**EXERCISE DESCRIPTION**.
Print the lines beginning with the one that contains "for index, hose_name" and ending with the one that contains "zip(*points))), Vector(map(max, zip(*points)))", exactly, both included, and no other lines.

━━━━━ SOURCE MATERIAL ━━━━━

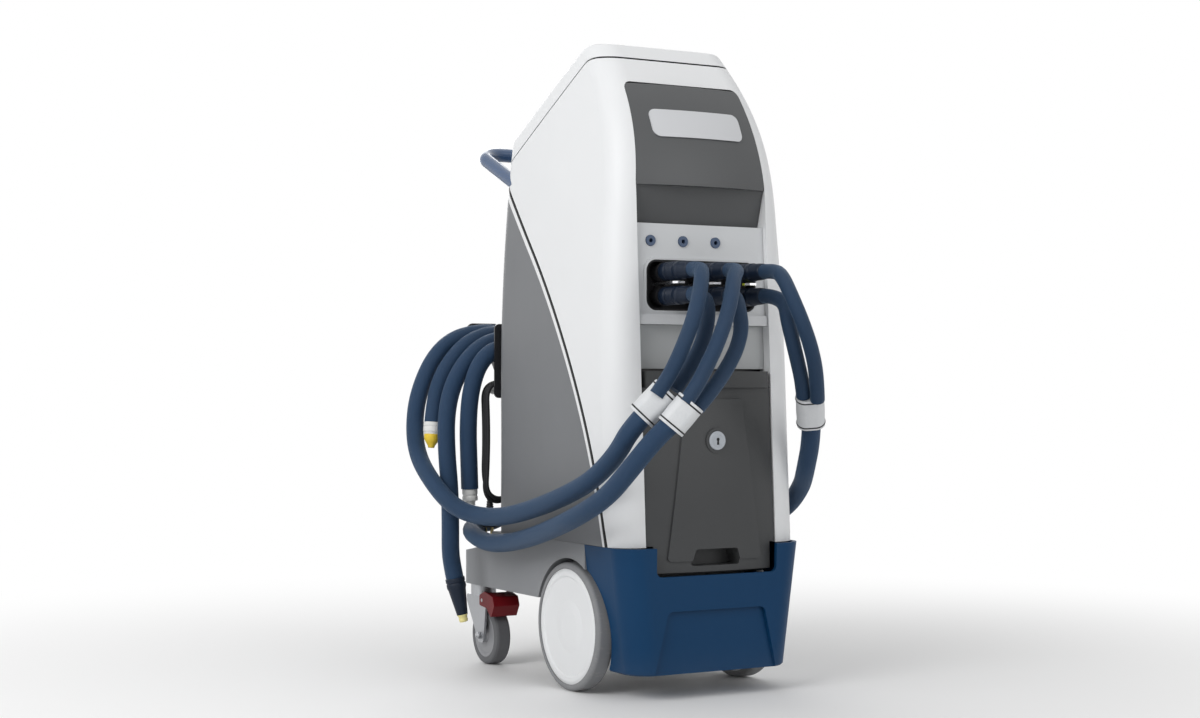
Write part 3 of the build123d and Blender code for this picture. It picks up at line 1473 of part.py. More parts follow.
def make_hose(name, number):
    """One twin hose from its label, over the hook, to its end."""
    plane = label_plane(number)
    start = Vector(*label_ends[number]) + plane.z_dir * cord_gap
    lead = start + plane.z_dir * hose_lead
    return cord_tube(f"hose {name}", [tuple(start), tuple(lead), *hose_points[name]], hose_width)


def make_hose_ends():
    """The three hoses' end fittings, each in line with its hose's last run."""
    ends = []
    for name, points in hose_points.items():
        end = Vector(*points[-1])
        axis = (end - Vector(*points[-2])).normalized()
        profile = tip_profiles[name]
        outline = make_face(Polyline([(0.0, 0.0), *profile, (0.0, profile[-1][1])], close=True))
        turned = revolve(Plane.XZ * outline, Axis.Z)
        ends.append(Plane(origin=end + axis * cord_gap, z_dir=axis).location * turned)
    return ends


def hank_side(low_z, high_z, side):
    """Points up one side of the hank, as (x from its middle, z)."""
    points = []
    for step in range(1, hank_side_runs):
        share = step / hank_side_runs
        x = side * (hank_half_width - hank_waist * math.sin(math.pi * share))
        points.append((x, low_z + share * (high_z - low_z)))
    return points


def hank_points():
    """The hank's turns: up one side, over, down the other and under, each turn further out."""
    reach = hank_half_width / math.cos(hank_corner_turn / 2)
    bend = hank_half_width * math.tan(hank_corner_turn / 2)
    top_z = hank_top_z - hank_half_width
    over = [(reach * math.cos(turn), top_z + reach * math.sin(turn)) for turn in hank_corner_turns]
    places = []
    for foot, next_foot in zip(hank_feet, (*hank_feet[1:], None)):
        low_z = foot + hank_half_width - bend
        places += hank_side(low_z, top_z + bend, 1) + over
        next_z = (next_foot or foot) + hank_half_width
        places += reversed(hank_side(next_z - bend, top_z + bend, -1))
        if next_foot:
            places += [(-reach * math.cos(t), next_z - reach * math.sin(t)) for t in hank_corner_turns]
    step = hank_pitch / (2 * len(hank_corner_turns) + 2 * (hank_side_runs - 1))
    return [(hank_x + x, hank_y + step * number, z) for number, (x, z) in enumerate(places)]


cord_connector_x = inlet_x - 12.25
cord_start_y = body_rear_y + inlet_flange + cord_gap + connector_length
cord_points_before = [
    (cord_connector_x, cord_start_y, inlet_z), (cord_connector_x, cord_start_y + 26.0, inlet_z),
    (cord_connector_x + 8.0, cord_start_y + 50.0, inlet_z - 16.0),
    (cord_connector_x + 28.0, cord_start_y + 50.0, inlet_z - 62.0), (124.0, 236.0, 474.0), (136.0, 206.0, 402.0),
    (136.0, 184.0, 330.0), (116.0, 172.0, 274.0), (60.0, 169.0, 247.0), (-20.0, 167.0, 243.0),
    (-76.0, 166.0, 247.0), (-103.0, 165.0, 258.0), (-121.0, 164.5, 282.0),
]
cord_points_after = [
    (plug_x - 8.0, plug_y, plug_top_z + 37.0), (plug_x, plug_y, plug_top_z + 20.0),
    (plug_x, plug_y, plug_top_z + cord_gap),
]


def least_gap(points, width):
    """The least gap between a tube and itself, from points along its straight runs."""
    samples = []
    for start, end in zip(points, points[1:]):
        for step in range(8):
            share = step / 8
            samples.append([a + share * (b - a) for a, b in zip(start, end)])
    gaps = [
        math.dist(one, other) - width
        for place, one in enumerate(samples) for other in samples[place + 40:]
    ]
    return min(gaps)


def make_power_cord():
    """The power cord from its connector, by the hank on the peg, to its plug."""
    turns = hank_points()
    print(f"hank: {len(hank_feet)} turns, least gap to itself {least_gap(turns, cord_width):.2f}")
    return cord_tube("power cord", cord_points_before + turns + cord_points_after, cord_width)


def make_cord_connector():
    """The cord's appliance connector, seated in the inlet."""
    x, z, wall_y = cord_connector_x, inlet_z, body_rear_y
    seat_y = wall_y + inlet_flange + cord_gap
    nose_x, nose_z = connector_nose_half
    nose = box(x - nose_x, x + nose_x, wall_y - connector_nose_length, seat_y, z - nose_z, z + nose_z)
    half_x, half_z = connector_half
    body = box(x - half_x, x + half_x, seat_y, seat_y + connector_body_length, z - half_z, z + half_z)
    body = fillet(body.edges().filter_by(Axis.Y), 3.0)
    relief = Pos(x, 0, z) * front_block(
        Circle(cord_width / 2 + 2.0), seat_y + connector_body_length, seat_y + connector_length
    )
    connector = nose + body + relief
    for pin in inlet_pins:
        connector -= inlet_pin(pin, 0.3, wall_y - connector_nose_length - 1.0, wall_y)
    return connector


def make_mains_plug():
    """The cord's mains plug with two flat pins and a round one."""
    foot_z = plug_top_z - plug_length
    profile = make_face(Polyline([
        (0.0, plug_top_z), (cord_width / 2 + 2.0, plug_top_z), (plug_radius - 3.0, plug_top_z - 12.0),
        (plug_radius, plug_top_z - 15.0), (plug_radius, foot_z), (0.0, foot_z),
    ], close=True))
    plug = revolve(Plane.XZ * profile, Axis.Z)
    for x in (-6.3, 6.3):
        plug += box(x - 0.8, x + 0.8, -1.0, 5.4, foot_z - plug_pin_length, foot_z)
    return Pos(plug_x, plug_y, 0) * (plug + rod(2.4, (0, -6.5, foot_z - plug_pin_length), (0, -6.5, foot_z)))


save("hose_connectors", Compound(children=make_connectors()))
save("hose_branches", Compound(children=make_branches()))
save("hose_labels", Compound(children=make_labels()))
for index, hose_name in enumerate(hose_points):
    save(f"hose_{hose_name}_main", make_hose(hose_name, index))
save("hose_ends", Compound(children=make_hose_ends()))
save("power_cord", make_power_cord())
save("power_cord_ends", Compound(children=[make_cord_connector(), make_mains_plug()]))
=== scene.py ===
"""Dresses the patient warming tower: its finishes, hoses, power cord and small fittings."""

import logging
import math
from dataclasses import dataclass
from enum import Enum
from typing import Callable, Protocol, Sequence, Union

import bmesh
import bpy
from mathutils import Matrix, Vector


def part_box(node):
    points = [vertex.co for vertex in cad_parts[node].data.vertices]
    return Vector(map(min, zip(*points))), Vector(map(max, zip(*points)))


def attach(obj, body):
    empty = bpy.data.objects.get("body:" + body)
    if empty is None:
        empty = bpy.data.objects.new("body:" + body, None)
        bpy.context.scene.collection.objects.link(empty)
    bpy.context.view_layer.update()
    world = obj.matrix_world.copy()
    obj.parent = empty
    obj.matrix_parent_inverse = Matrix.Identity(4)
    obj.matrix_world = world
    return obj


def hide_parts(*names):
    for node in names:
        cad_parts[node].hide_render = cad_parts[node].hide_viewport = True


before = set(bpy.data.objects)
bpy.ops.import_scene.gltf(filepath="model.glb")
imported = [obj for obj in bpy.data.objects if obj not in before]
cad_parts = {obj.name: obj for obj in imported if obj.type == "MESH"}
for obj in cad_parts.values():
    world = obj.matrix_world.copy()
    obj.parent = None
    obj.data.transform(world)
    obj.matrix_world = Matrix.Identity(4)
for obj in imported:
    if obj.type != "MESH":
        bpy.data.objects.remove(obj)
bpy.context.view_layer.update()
LOG = logging.getLogger("warming_tower")

Point = tuple[float, float, float]
Color = tuple[float, float, float]

BEVEL_ANGLE = math.radians(28.0)
SMOOTH_ANGLE = math.radians(38.0)
FULL_TURN = 2.0 * math.pi


class Gloss(Enum):
    """How rough a surface is."""

    MATT = 0.62
    SATIN = 0.42
    POLISHED = 0.24


class Tone:
    """Colours of the plastics and metals, as linear light."""

    WHITE = (0.79, 0.80, 0.81)
    SIDE_GREY = (0.180, 0.186, 0.195)
    COVER_GREY = (0.235, 0.242, 0.254)
    FASCIA_GREY = (0.090, 0.093, 0.096)
    DRAWER_GREY = (0.054, 0.056, 0.058)
    PANEL_GREY = (0.62, 0.635, 0.65)
    LOWER_GREY = (0.44, 0.455, 0.46)
    BUMPER_BLUE = (0.004, 0.040, 0.108)
    HANDLE_BLUE = (0.032, 0.078, 0.175)
    HOSE_BLUE = (0.015, 0.044, 0.098)
    BRANCH_BLUE = (0.012, 0.036, 0.080)
    NAVY = (0.007, 0.014, 0.030)
    BLACK = (0.014, 0.014, 0.016)
    # Painted shadow: near black standing for the shadow in the seam gaps, used on the trim strips and on
    # the cap gasket.
    PAINTED_GAP_SHADOW = (0.008, 0.008, 0.009)
    TYRE = (0.225, 0.229, 0.238)
    CASTER_TREAD = (0.125, 0.128, 0.136)
    CASTER_HUB = (0.30, 0.305, 0.32)
    RED = (0.17, 0.006, 0.010)
    YELLOW = (0.78, 0.56, 0.05)
    PALE_YELLOW = (0.80, 0.72, 0.32)
    STEEL = (0.58, 0.585, 0.60)
    ZINC = (0.50, 0.51, 0.53)
    COPPER = (0.72, 0.34, 0.18)
    BOARD_GREEN = (0.012, 0.10, 0.045)
    TANK = (0.66, 0.70, 0.72)
    BUTTON = (0.46, 0.49, 0.53)
    BADGE = (0.60, 0.61, 0.63)
    JACK_BLUE = (0.05, 0.085, 0.16)
    FITTING_WHITE = (0.74, 0.74, 0.72)
    CHASSIS_GREY = (0.055, 0.056, 0.060)
    COMPRESSOR_BLACK = (0.016, 0.016, 0.018)
    HOOK_BLACK = (0.018, 0.018, 0.020)
    FOLDED_SHEET = (0.55, 0.555, 0.57)
    BRASS = (0.70, 0.58, 0.30)
    CARD_LOW = (0.58, 0.60, 0.62)
    CARD_HIGH = (0.72, 0.73, 0.74)
    CARD_THUMBED = (0.46, 0.49, 0.53)
    GLASS_LOW = (0.012, 0.014, 0.018)
    GLASS_HIGH = (0.020, 0.023, 0.028)
    SCREEN_FRAME = (0.05, 0.052, 0.058)
    DUST = (0.30, 0.29, 0.27)
    SCUFF = (0.34, 0.33, 0.31)
    THREAD_SHEEN = (0.5, 0.66, 0.85)
    MARK_PAINT = (0.55, 0.62, 0.05)


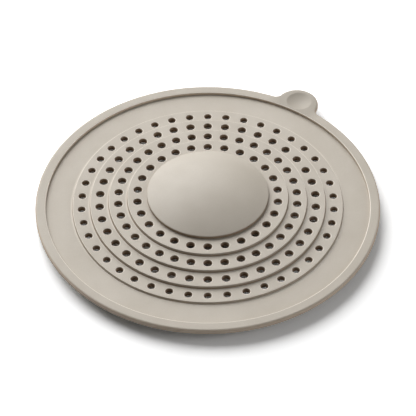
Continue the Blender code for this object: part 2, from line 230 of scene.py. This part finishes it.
class Shell:
    """The closed skin of one moulding, made of loops of points, the bands between them and flat areas."""

    def __init__(self):
        self.points = []
        self.tones = []
        self.faces = []

    def loop(self, outline, height, tone=0):
        """Add a level loop of points. Returns their numbers."""
        first = len(self.points)
        self.points += [(x, y, height) for x, y in outline]
        self.tones += [tone] * len(outline)
        return list(range(first, len(self.points)))

    def ring(self, radius, height, count, centre=(0, 0), tone=0):
        """Add a level circle of points. Returns their numbers."""
        outline = arc(centre, radius, 0, 360, count)[:-1]
        return self.loop(outline, height, tone)

    def bands(self, loops):
        """Join each loop with the next by quads."""
        for upper, lower in zip(loops, loops[1:]):
            for i, j in zip(range(len(upper)), [*range(1, len(upper)), 0]):
                self.faces.append((upper[i], upper[j], lower[j], lower[i]))

    def turn(self, profile, count, centre=(0, 0)):
        """Turn (radius, height) points, some with a tone, about an upright line. Returns the end rings."""
        rings = [self.ring(radius, height, count, centre, *tone) for radius, height, *tone in profile]
        self.bands(rings)
        return rings[0], rings[-1]

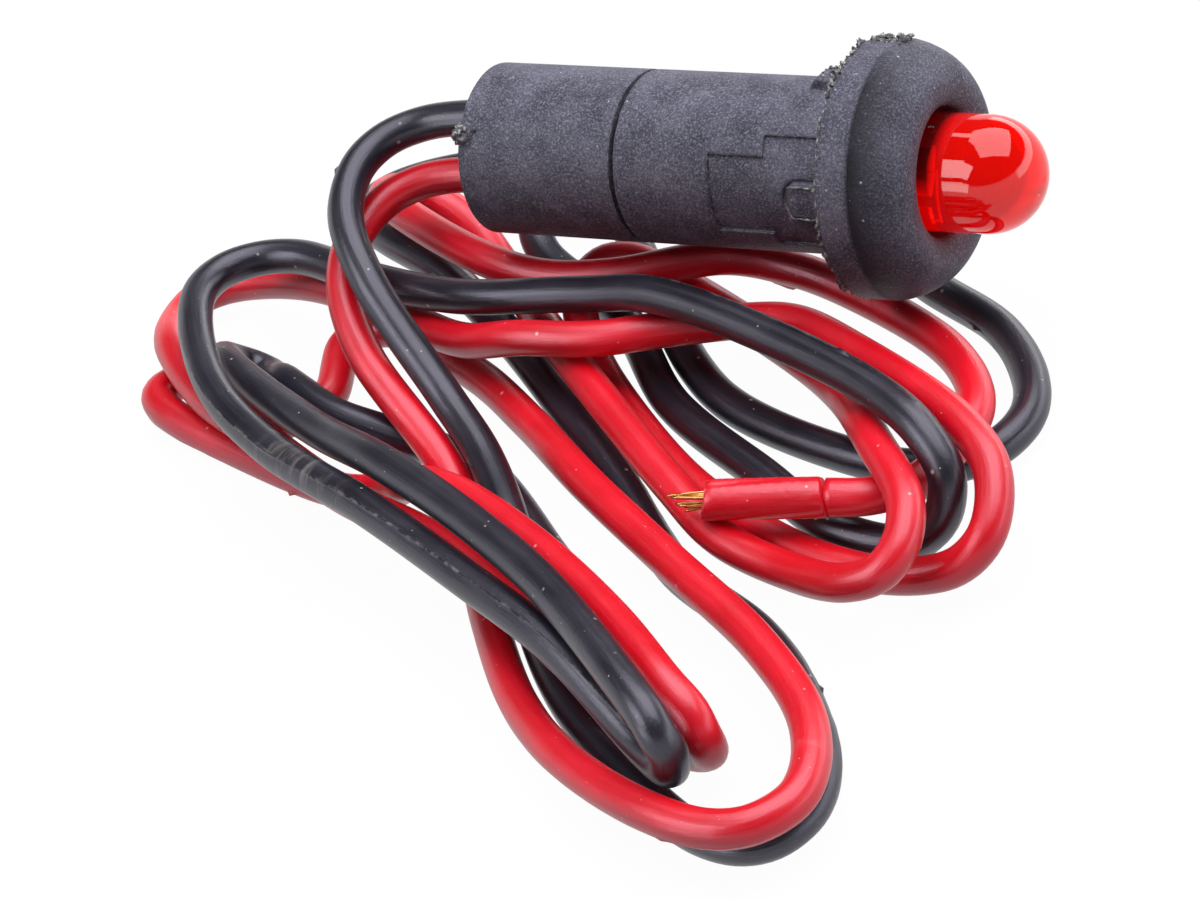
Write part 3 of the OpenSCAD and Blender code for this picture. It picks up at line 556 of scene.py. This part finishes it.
class Nodes:
    """A short way to write the node tree of a material or of the world."""

    def __init__(self, owner, shader="Principled BSDF", place="Object"):
        owner.use_nodes = True
        self.owner = owner
        self.tree = owner.node_tree
        self.shader = self.tree.nodes[shader]
        self.place = self.add("TexCoord").outputs[place]

    def add(self, kind, settings=None, **inputs):
        """A node with its settings, and its inputs set to values or linked to sockets."""
        node = self.tree.nodes.new("ShaderNode" + kind)
        for key, value in (settings or {}).items():
            setattr(node, key, value)
        for key, value in inputs.items():
            self.put(node.inputs[key.replace("_", " ")], value)
        return node

    def put(self, socket, value):
        """Links a socket to the input, or sets the input to a value."""
        if isinstance(value, bpy.types.NodeSocket):
            self.tree.links.new(value, socket)
        else:
            socket.default_value = value

    def noise(self, size, detail=2.0, roughness=0.5, at=None):
        """Noise with features of about this size in millimetres."""
        return self.add(
            "TexNoise", Vector=at or self.place, Scale=1 / (size * MM), Detail=detail,
            Roughness=roughness,
        ).outputs["Fac"]

    def ramp(self, value, low, high, start, end):
        """Maps low..high of a value to start..end, and stops there."""
        return self.add(
            "MapRange", {"clamp": True},
            Value=value, From_Min=low, From_Max=high, To_Min=start, To_Max=end,
        ).outputs["Result"]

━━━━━

**WRITTEN RESPONSE**.
for index, hose_name in enumerate(hose_points):
    save(f"hose_{hose_name}_main", make_hose(hose_name, index))
save("hose_ends", Compound(children=make_hose_ends()))
save("power_cord", make_power_cord())
save("power_cord_ends", Compound(children=[make_cord_connector(), make_mains_plug()]))
=== scene.py ===
"""Dresses the patient warming tower: its finishes, hoses, power cord and small fittings."""

import logging
import math
from dataclasses import dataclass
from enum import Enum
from typing import Callable, Protocol, Sequence, Union

import bmesh
import bpy
from mathutils import Matrix, Vector


def part_box(node):
    points = [vertex.co for vertex in cad_parts[node].data.vertices]
    return Vector(map(min, zip(*points))), Vector(map(max, zip(*points)))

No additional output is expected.